Please restate, exactly as written, the lines running from the beginning of the material through the line that has "bare = np.maximum(bare, 0.4 * on_near_end" in it.

·····

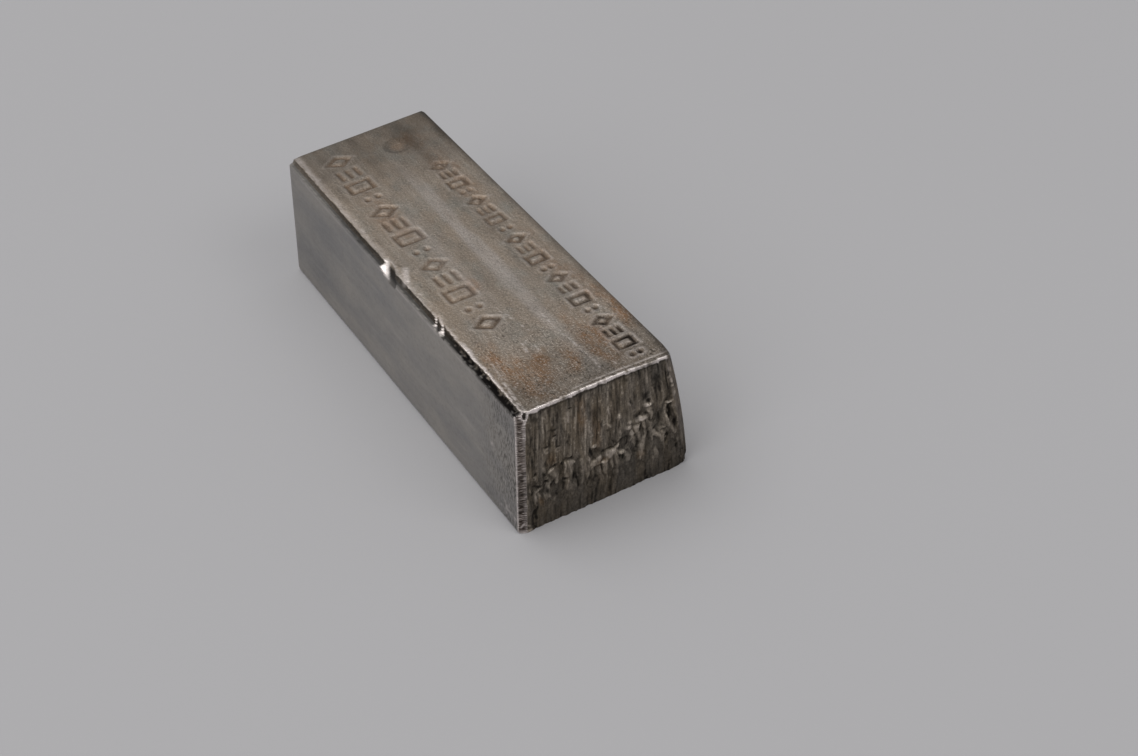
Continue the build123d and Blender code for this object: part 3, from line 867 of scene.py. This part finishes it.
end_soot = end_soot * (1 - np.maximum(0.9 * lump_top, foot_burr))
rusty = spots(bent_x, z, RUSTY) * (0.8 + 0.3 * grain(x, z, 0.3, 0.6, 58))
soot = np.where(on_near_end, end_soot, soot)
brown = np.where(on_near_end, 0.6 * rusty, brown)
crest = np.where(on_near_end, crest, 0)
bare = np.maximum(bare, 0.4 * on_near_end * lump_top**2)

# Torn silver, grey-brown and olive with grime, rubbed to a pale cream on the crests
torn_metal, tree, place = start_material("sheared_grimed_silver")
fine_lines = pattern(place, 0.2, (1, 1, 5), detail=2, low=0.45, high=0.65)
up = add(tree, "SeparateXYZ", {"Vector": place}).outputs["Z"]
tone = layered(
    mixed(pattern(place, 1.4, (1, 1, 4)), "#8B8379", "#877B6B"),
    (share_of(tree, "brown"), 1, "#80623F"),
    (fine_lines, ranged(up, 1, 5, 0.25, 0.55), "#3D3833"),
    (share_of(tree, "crest"), 1, "#DACDBD"),
    (pattern(place, 0.2, detail=1, low=0.5, high=0.7), 0.4, "#4A433C"),
)
dullness = ranged(pattern(place, 0.8), 0, 1, 0.38, 0.52)
finish(tone, dullness, pattern(place, 0.2, (1, 1, 6)), 0.00004)

# The upright corners of the torn end. The left one is filed flat, with the file's strokes across it,
# and the right one was rolled over by the shear into a dark strip.
STROKE_SPACING = 0.24
STROKE_HEIGHT = 0.04
STROKE_RISE = 0.25
TOP_FLARE = 0.16
CURL = (-7.95, 14.42, 0.44)
ROLLED_RADIUS = 0.7
low_on_end = np.array([-BASE_WIDTH / 2 + FILED_AT_BASE, -LENGTH / 2, 0.0])
high_on_end = np.array([-TOP_WIDTH / 2 + FILED_AT_TOP, -LENGTH / 2, HEIGHT])
low_on_flank = np.array([-BASE_WIDTH / 2, -LENGTH / 2 + FILED_ON_FLANK, 0.0])
filed_out = np.cross(high_on_end - low_on_end, low_on_flank - low_on_end)
filed_out = filed_out / np.linalg.norm(filed_out)
skin_x, _, skin_z = points.T
over = (points - low_on_end) @ filed_out + TOP_FLARE * ease(skin_z, HEIGHT - 1.7, HEIGHT - 0.2)
stroke_z = skin_z - STROKE_RISE * skin_x + 0.05 * grain(skin_z, skin_x, 0.9, 1.5, 45)
strokes = 0.5 + 0.5 * grain(stroke_z, skin_x, STROKE_SPACING / 2, 3, 51)
strokes = strokes + 0.2 * grain(stroke_z, skin_x, 2 * STROKE_SPACING, 3, 52)
filed = over > 0
points = points - np.where(filed, over + STROKE_HEIGHT * strokes, 0)[:, None] * filed_out
skin_x, _, skin_z = points.T
across_flat = (skin_x + flank_x) / flat_width
left_border = fade(across_flat, 0.03, 0.18) * (0.65 + 0.2 * grain(skin_z, skin_x, 0.4, 2, 59))
right_border = fade(over, 0.06, 0.2) * filed * (0.2 + 0.5 * ease(z, 9, 13))
right_border = right_border * (0.7 + 0.4 * grain(skin_z, skin_x, 0.5, 2, 60))
foot_curl = 0.6 * fade(skin_z, 0.1, 0.5)
foot_curl = np.maximum(foot_curl, 0.5 * stroke(x, z, (-9.6, 0.8), (-9.2, 1.2), 0.12))
from_curl = np.hypot(x - CURL[0], z - CURL[1]) / CURL[2]
curl = 0.9 * bell(from_curl, 1.1, 0.25)
bare = np.where(filed, most((left_border, right_border, foot_curl, curl)) * ease(from_curl, 0.5, 0.9), bare)
near_border = on_left * fade(from_near_end, FILED_ON_FLANK, FILED_ON_FLANK + 0.12)
bare = np.where(filed, bare, np.maximum(bare, 0.7 * near_border))
soot = np.where(filed, 0.5 * ease(strokes, 0.35, 0.9) * (1 - left_border) * (1 - right_border), soot)
soot = np.where(filed, np.maximum(soot, 0.85 * fade(from_curl, 0.5, 1)), soot)
at_corner = on_top * fade(x, -7.7, -7.2) * fade(from_near_end, 0.25, 0.7)
bare = np.maximum(bare, 0.8 * at_corner)
soot = soot * (1 - at_corner)
crest = np.where(filed, 0, crest)
brown = np.where(filed, 0, brown)
near_right = np.array([BASE_WIDTH / 2, -LENGTH / 2, 0.0])
points = round_edge(points, near_right, near_out, right_out, ROLLED_RADIUS)
strip = on_near_end * ease(x - flank_x, -0.95, -0.6) * (1 - lump_top)
soot = np.maximum(soot, 0.32 * strip)
bare = np.maximum(bare, 0.08 * strip * ease(z, 1.5, 5))
strip_edge = bell(x, flank_x - 0.78, 0.12) * ease(z, 6.5, 9.5)
strip_edge = strip_edge * (0.65 + 0.5 * grain(z, x, 0.5, 2, 90))
bare = np.maximum(bare, 0.24 * on_near_end * strip_edge)
soot = soot * (1 - 0.6 * on_near_end * np.clip(strip_edge, 0, 1))

# Filed silver: fine strokes side by side, pinkish grey where the file's teeth rode and brown between
filed_metal, tree, place = start_material("filed_silver")
stroke_turn = (0, math.atan(STROKE_RISE), 0)
tone = mixed(pattern(place, 1), "#766D67", "#837871")
teeth = pattern(place, STROKE_SPACING / 2, (12, 12, 1), stroke_turn, detail=1, low=0.42, high=0.58)
tone = mixed(teeth, "#413833", tone)
glints = pattern(place, STROKE_SPACING / 2, (5, 5, 1), stroke_turn, detail=1, low=0.56, high=0.68)
tone = layered(tone, (glints, 0.7, "#D3C8C2"))
finish(tone, ranged(teeth, 0, 1, 0.5, 0.38), teeth, 0.00005)

# The burr stands along the torn end's top edge, bright and uneven, with a thin dark line behind it. It
# droops to the right, where the shear pulled the top down.
BURR_WIDTH = 0.05
BURR_RISE = 0.058
SCALE_LENGTH = 1.35
SCALE_FALL = 0.2
RIGHT_DROOP = 0.3
below_top = HEIGHT - z
scale = x / SCALE_LENGTH + 0.35 * wander(x, 1.9, 49)
fall = SCALE_FALL * (scale - np.floor(scale)) * (0.6 + 0.4 * wander(x, 1.4, 87))
scallop = 0.07 * wander(x, 0.26, 48)
low_side = BURR_WIDTH + 0.1 + fall + scallop
high_side = BURR_WIDTH - 0.05 + 0.75 * SCALE_FALL - fall + scallop
on_face = on_near_end * fade(below_top, low_side, low_side + 0.12) * ease(below_top, fall - 0.25, fall - 0.1)
on_face = on_face * ease(x, -7.8, -7.35)
on_shelf = on_top * fade(from_near_end, high_side, high_side + 0.14)
blobs = wander(x, 0.35, 50) + 0.6 * grain(x, z + from_near_end, 0.7, 0.25, 67)
gleam = np.clip(0.8 - 0.2 * ease(x, 4.6, 5.4) + 0.6 * blobs, 0.12, 1) * fade(x, 7.9, 8.2)
burr = np.maximum(on_face, on_shelf) * gleam
bare = np.maximum(bare, burr)
soot = soot * (1 - burr)
crest = crest * (1 - burr)
under = on_near_end * ease(below_top, low_side + 0.05, low_side + 0.15) * fade(below_top, 0.4, 0.8)
soot = np.where(filed, soot, np.maximum(soot, 0.7 * under * (1 - burr)))
behind = on_top * ease(from_near_end, 0.22, 0.35) * fade(from_near_end, 0.4, 0.65)
soot = np.maximum(soot, 0.45 * behind * (0.7 + 0.5 * wander(x, 0.8, 68)))
second = on_top * ease(from_near_end, 0.5, 0.6) * fade(from_near_end, 0.6, 0.85)
second = second * ease(grain(x, from_near_end, 0.9, 0.6, 69) + ease(x, -2, 3), 0, 0.9)
bare = np.maximum(bare, 0.4 * second)
points[:, 2] += BURR_RISE * on_top * fade(from_near_end, 0.1, 0.4) * gleam
points[:, 2] -= RIGHT_DROOP * ease(x, 1, 8.5) * fade(from_near_end, 0, 2) * share_up**4

# The whole skin. The surface becomes one mesh in metres, which lies flat on the floor and stays just
# inside the stock's own length.
FAR_END_PULL = 0.02


def placed(name, data):
    """A new object in the scene."""
    made = bpy.data.objects.new(name, data)
    bpy.context.scene.collection.objects.link(made)
    return made


points[:, 1] -= FAR_END_PULL * cube[:, 2]
points[:, 2] = np.maximum(points[:, 2], 0)
mesh = bpy.data.meshes.new("silver_bar_metal")
mesh.from_pydata((points / 1000).tolist(), [], quads.tolist() + triangles.tolist())
mesh.shade_smooth()
finishes = {"bare": bare, "soot": soot, "brown": brown, "pale": pale, "crest": crest, "scuffed": scuffed}
for name, values in finishes.items():
    share = np.clip(values, 0, 1).astype(np.float32)
    mesh.attributes.new(name, "FLOAT", "POINT").data.foreach_set("value", share)
for material in (drawn, toned, torn_metal, filed_metal):
    mesh.materials.append(material)
slots = []
for faces in (quads, triangles):
    slot = np.where(on_near_end[faces].all(axis=1), 2, 0)
    slot = np.where(on_top[faces].all(axis=1), 1, slot)
    slots.append(np.where(filed[faces].all(axis=1), 3, slot))
mesh.polygons.foreach_set("material_index", np.concatenate(slots).astype(np.int32))
bar = placed("silver_bar_metal", mesh)
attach(bar, "root")
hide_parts("silver_bar")

# The floor is a plain pale board, and isn't part of the bar.
FLOOR_HALF = 1.5
floor_mesh = bpy.data.meshes.new("floor")
corners = [(-FLOOR_HALF, -FLOOR_HALF, 0), (FLOOR_HALF, -FLOOR_HALF, 0),
           (FLOOR_HALF, FLOOR_HALF, 0), (-FLOOR_HALF, FLOOR_HALF, 0)]
floor_mesh.from_pydata(corners, [], [(0, 1, 2, 3)])
floor = placed("floor", floor_mesh)
board = bpy.data.materials.new("pale_board")
board.use_nodes = True
board.node_tree.nodes.clear()
shader = add(board.node_tree, "BsdfPrincipled", {
    "Base Color": linear("#ABAAAC"), "Roughness": 0.9,
})
add(board.node_tree, "OutputMaterial", {"Surface": shader.outputs["BSDF"]})
floor_mesh.materials.append(board)

# The light is a wide soft box overhead, smaller ones at the left and in front, and an even grey room.
world = bpy.data.worlds.new("room")
bpy.context.scene.world = world
world.use_nodes = True
world.node_tree.nodes.clear()
room = add(world.node_tree, "Background", {"Color": linear("#FFFFFF"), "Strength": 0.48})
add(world.node_tree, "OutputWorld", {"Surface": room.outputs["Background"]})
# Soft boxes by place, side and watts
SOFT_BOXES = (((-0.35, 0.35, 1.35), 1.3, 8.6), ((-0.9, -0.35, 0.75), 0.8, 2.8), ((0.45, -0.8, 0.9), 0.6, 2.4))
for number, (box_place, side, watts) in enumerate(SOFT_BOXES):
    lamp = bpy.data.lights.new(f"soft_box_{number}", "AREA")
    lamp.size = side
    lamp.energy = watts
    soft_box = placed(f"soft_box_{number}", lamp)
    soft_box.location = box_place
    soft_box.rotation_mode = "QUATERNION"
    soft_box.rotation_quaternion = (-soft_box.location).to_track_quat("-Z", "Y")

# The camera looks down on the torn end from its left, as the photograph does.
CAMERA_AZIMUTH = -0.461
CAMERA_ELEVATION = 0.6845
CAMERA_ROLL = -0.0912
CAMERA_DISTANCE = 0.2083
CAMERA_TARGET = (0.002551, -0.016379, 0.00692)
FOCAL_PIXELS = 2044
PHOTO_WIDTH = 1138

back = np.array([
    math.sin(CAMERA_AZIMUTH) * math.cos(CAMERA_ELEVATION),
    -math.cos(CAMERA_AZIMUTH) * math.cos(CAMERA_ELEVATION),
    math.sin(CAMERA_ELEVATION),
])
level_right = np.cross(-back, [0, 0, 1.0])
level_right /= np.linalg.norm(level_right)
level_up = np.cross(level_right, -back)
camera_right = math.cos(CAMERA_ROLL) * level_right + math.sin(CAMERA_ROLL) * level_up
camera_up = -math.sin(CAMERA_ROLL) * level_right + math.cos(CAMERA_ROLL) * level_up
camera_data = bpy.data.cameras.new("camera")
camera_data.sensor_width = 36.0
camera_data.lens = camera_data.sensor_width * FOCAL_PIXELS / PHOTO_WIDTH
camera_data.clip_start = 0.005
camera = placed("camera", camera_data)
camera_place = np.array(CAMERA_TARGET) + back * CAMERA_DISTANCE
camera.matrix_world = Matrix(
    [[*row] for row in zip(camera_right, camera_up, back, camera_place)] + [[0, 0, 0, 1]]
)
bpy.context.scene.camera = camera
bpy.context.scene.view_settings.view_transform = "Standard"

·····

The answer
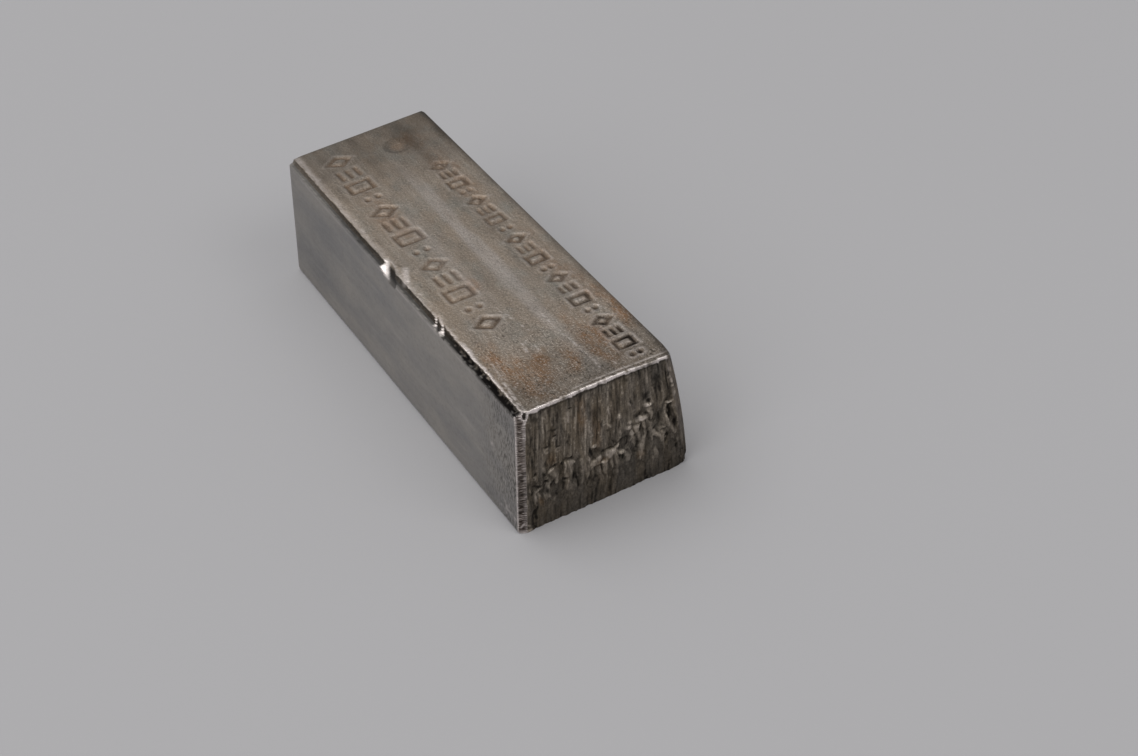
Continue the build123d and Blender code for this object: part 3, from line 867 of scene.py. This part finishes it.
end_soot = end_soot * (1 - np.maximum(0.9 * lump_top, foot_burr))
rusty = spots(bent_x, z, RUSTY) * (0.8 + 0.3 * grain(x, z, 0.3, 0.6, 58))
soot = np.where(on_near_end, end_soot, soot)
brown = np.where(on_near_end, 0.6 * rusty, brown)
crest = np.where(on_near_end, crest, 0)
bare = np.maximum(bare, 0.4 * on_near_end * lump_top**2)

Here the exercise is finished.